* Exercise aim
Restate, word for word, all of the material shown below.
_ _ _
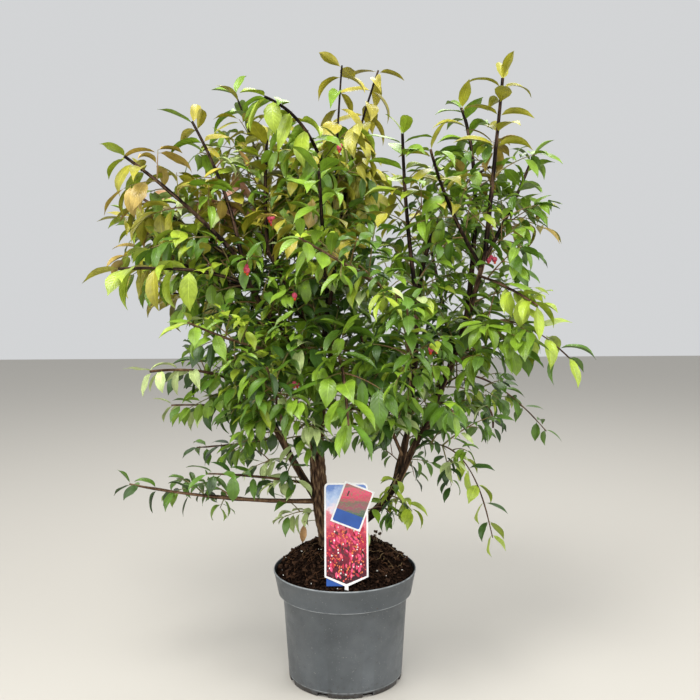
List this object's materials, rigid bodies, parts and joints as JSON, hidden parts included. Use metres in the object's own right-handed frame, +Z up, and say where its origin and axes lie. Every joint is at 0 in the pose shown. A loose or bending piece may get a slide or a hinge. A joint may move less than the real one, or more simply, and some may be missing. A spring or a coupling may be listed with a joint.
{
  "type": "potted shrub",
  "caption": "Many-stemmed winged spindle shrub with autumn-tinted leaves, in a round grey plastic nursery pot with potting mix and a plain picture label.",
  "frame": {"origin": "middle of the pot's flat underside", "axes": "+Z up along the pot's axis, -Y towards the front where the label stands, +X to the right seen from the front"},
  "size_m": [1.0209, 0.7642, 1.269],
  "materials": {
    "pot_plastic": "satin, scuffed",
    "potting_mix": "loose, rough",
    "bark": "rough, fissured",
    "foliage_deep": "soft satin",
    "foliage_fresh": "soft satin",
    "foliage_olive": "soft satin",
    "foliage_bronze": "soft satin",
    "label_print": "smooth print",
    "label_red": "smooth print",
    "label_blue": "smooth print"
  },
  "bodies": {
    "root": {"pot": "pot_plastic", "soil": "potting_mix", "trunk": "bark", "limb_right_foot": "bark", "limb_right_rise": "bark", "limb_centre_right": "bark", "limb_left_foot": "bark", "limb_left_rise": "bark", "limb_left_high": "bark", "limb_centre_rise": "bark", "leaves_low_left": "foliage_deep", "leaves_left_low_front": "foliage_deep", "leaves_left_low_back": "foliage_deep", "leaves_left_mid": "foliage_deep", "leaves_left_front": "foliage_fresh", "leaves_left_back": "foliage_olive", "leaves_left_front_high": "foliage_fresh", "leaves_left_arm": "foliage_olive", "leaves_left_arm_back": "foliage_olive", "leaves_left_tip": "foliage_bronze", "leaves_left_tip_back": "foliage_bronze", "leaves_left_spire": "foliage_olive", "leaves_top_left": "foliage_bronze", "leaves_top_left_back": "foliage_olive", "leaves_top_arch": "foliage_bronze", "leaves_top_centre": "foliage_olive", "leaves_top_back": "foliage_olive", "leaves_centre_spire": "foliage_olive", "leaves_centre_front": "foliage_fresh", "leaves_right_inner": "foliage_olive", "leaves_right_front_spire": "foliage_olive", "leaves_right_back_spire": "foliage_bronze", "leaves_right_spire": "foliage_bronze", "leaves_right_tip": "foliage_bronze", "leaves_right_front": "foliage_deep", "leaves_right_arm": "foliage_deep", "leaves_right_arm_back": "foliage_deep", "leaves_right_low_back": "foliage_deep", "leaves_right_weeping": "foliage_deep", "leaves_right_low_front": "foliage_fresh", "leaves_front_weeping": "foliage_fresh", "leaves_back_low_left": "foliage_deep", "leaves_back_low_right": "foliage_deep", "leaves_back_middle": "foliage_fresh", "leaves_back_high_left": "foliage_olive", "leaves_back_high_right": "foliage_olive", "leaves_back_top": "foliage_olive", "leaves_inner_front_left": "foliage_fresh", "leaves_inner_front_right": "foliage_fresh", "leaves_inner_front_high": "foliage_olive", "leaves_inner_middle": "foliage_fresh", "leaves_inner_low": "foliage_fresh", "leaves_inner_right": "foliage_fresh", "leaves_inner_back_left": "foliage_fresh", "card_large": "label_print", "card_small": "label_red", "card_strip": "label_blue"}
  },
  "joints": []
}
_ _ _
* Solution to this exercise
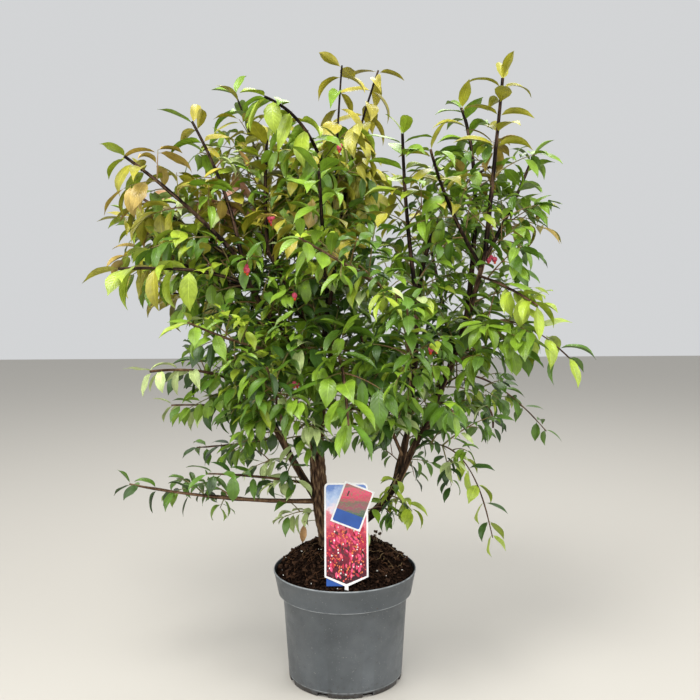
List this object's materials, rigid bodies, parts and joints as JSON, hidden parts included. Use metres in the object's own right-handed frame, +Z up, and say where its origin and axes lie. Every joint is at 0 in the pose shown. A loose or bending piece may get a slide or a hinge. A joint may move less than the real one, or more simply, and some may be missing. A spring or a coupling may be listed with a joint.
{
  "type": "potted shrub",
  "caption": "Many-stemmed winged spindle shrub with autumn-tinted leaves, in a round grey plastic nursery pot with potting mix and a plain picture label.",
  "frame": {"origin": "middle of the pot's flat underside", "axes": "+Z up along the pot's axis, -Y towards the front where the label stands, +X to the right seen from the front"},
  "size_m": [1.0209, 0.7642, 1.269],
  "materials": {
    "pot_plastic": "satin, scuffed",
    "potting_mix": "loose, rough",
    "bark": "rough, fissured",
    "foliage_deep": "soft satin",
    "foliage_fresh": "soft satin",
    "foliage_olive": "soft satin",
    "foliage_bronze": "soft satin",
    "label_print": "smooth print",
    "label_red": "smooth print",
    "label_blue": "smooth print"
  },
  "bodies": {
    "root": {"pot": "pot_plastic", "soil": "potting_mix", "trunk": "bark", "limb_right_foot": "bark", "limb_right_rise": "bark", "limb_centre_right": "bark", "limb_left_foot": "bark", "limb_left_rise": "bark", "limb_left_high": "bark", "limb_centre_rise": "bark", "leaves_low_left": "foliage_deep", "leaves_left_low_front": "foliage_deep", "leaves_left_low_back": "foliage_deep", "leaves_left_mid": "foliage_deep", "leaves_left_front": "foliage_fresh", "leaves_left_back": "foliage_olive", "leaves_left_front_high": "foliage_fresh", "leaves_left_arm": "foliage_olive", "leaves_left_arm_back": "foliage_olive", "leaves_left_tip": "foliage_bronze", "leaves_left_tip_back": "foliage_bronze", "leaves_left_spire": "foliage_olive", "leaves_top_left": "foliage_bronze", "leaves_top_left_back": "foliage_olive", "leaves_top_arch": "foliage_bronze", "leaves_top_centre": "foliage_olive", "leaves_top_back": "foliage_olive", "leaves_centre_spire": "foliage_olive", "leaves_centre_front": "foliage_fresh", "leaves_right_inner": "foliage_olive", "leaves_right_front_spire": "foliage_olive", "leaves_right_back_spire": "foliage_bronze", "leaves_right_spire": "foliage_bronze", "leaves_right_tip": "foliage_bronze", "leaves_right_front": "foliage_deep", "leaves_right_arm": "foliage_deep", "leaves_right_arm_back": "foliage_deep", "leaves_right_low_back": "foliage_deep", "leaves_right_weeping": "foliage_deep", "leaves_right_low_front": "foliage_fresh", "leaves_front_weeping": "foliage_fresh", "leaves_back_low_left": "foliage_deep", "leaves_back_low_right": "foliage_deep", "leaves_back_middle": "foliage_fresh", "leaves_back_high_left": "foliage_olive", "leaves_back_high_right": "foliage_olive", "leaves_back_top": "foliage_olive", "leaves_inner_front_left": "foliage_fresh", "leaves_inner_front_right": "foliage_fresh", "leaves_inner_front_high": "foliage_olive", "leaves_inner_middle": "foliage_fresh", "leaves_inner_low": "foliage_fresh", "leaves_inner_right": "foliage_fresh", "leaves_inner_back_left": "foliage_fresh", "card_large": "label_print", "card_small": "label_red", "card_strip": "label_blue"}
  },
  "joints": []
}